However, both acknowledge that the Government's clampdown on funding rules may have forced some to stop claiming for trainees who were not achieving anything.
Tertiary Education Minister Steven Joyce, who announced a sweeping review of industry training in June, agreed, saying ITOs were forced to run their systems by the new rules and a new register which recorded training as it happened.
Some ITOs which had to make big repayments in 2009 might be struggling to reduce trainee numbers to levels they could justify last year.
Briefing papers show in July, Mr Joyce warned six ITOs - Apparel and Textile, Seafood, Aviation, Travel and Tourism, Engineering, Food and Manufacturing, Equine and Opportunity (which covers cranes and rigging) - that they would lose recognition and funding if follow-up reviews found they were still claiming money for ineligible trainees.

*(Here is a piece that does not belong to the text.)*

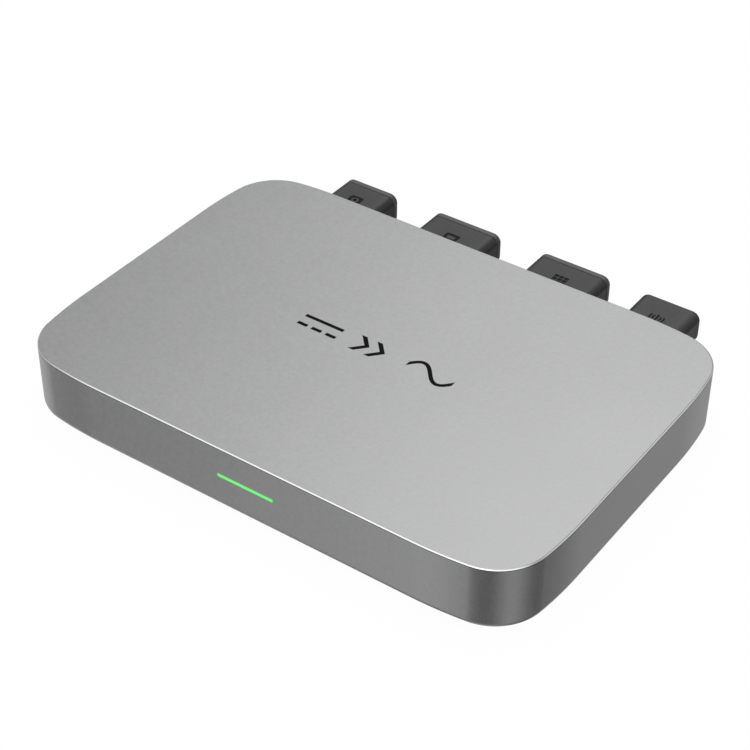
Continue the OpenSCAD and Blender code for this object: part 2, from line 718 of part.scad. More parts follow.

Two of these - Aviation, Travel and Tourism and Engineering, Food and Manufacturing - were told they must resubmit their investment plans for next year before they could receive any more public funding.
A further 10, which claimed more than $100,000 for ineligible trainees, are being monitored and face possible follow-up checks next year.
The reports also show:
* Thousands listed as trainees in the ITOs last year had achieved no credits towards a qualification.
* One trainee electrician spent 15 years on a national certificate supposed to take three part-time years.
* The Engineering, Food and Manufacturing ITO (known as Competenz) agreed to suspend 1070 people still listed as training more than four years after the usual completion date of their course.
Officials said taxpayers lost $24 million in 2009 - $14 million through ITOs overclaiming on courses which should have been completed and $10 million because more than 15,000 trainees enrolled for more credits than could be achieved.
From this year the commission linked funding to the actual duration of a course and proof that trainees were achieving credits. It said ITO cash reserves would cover most of the money owed to the Crown.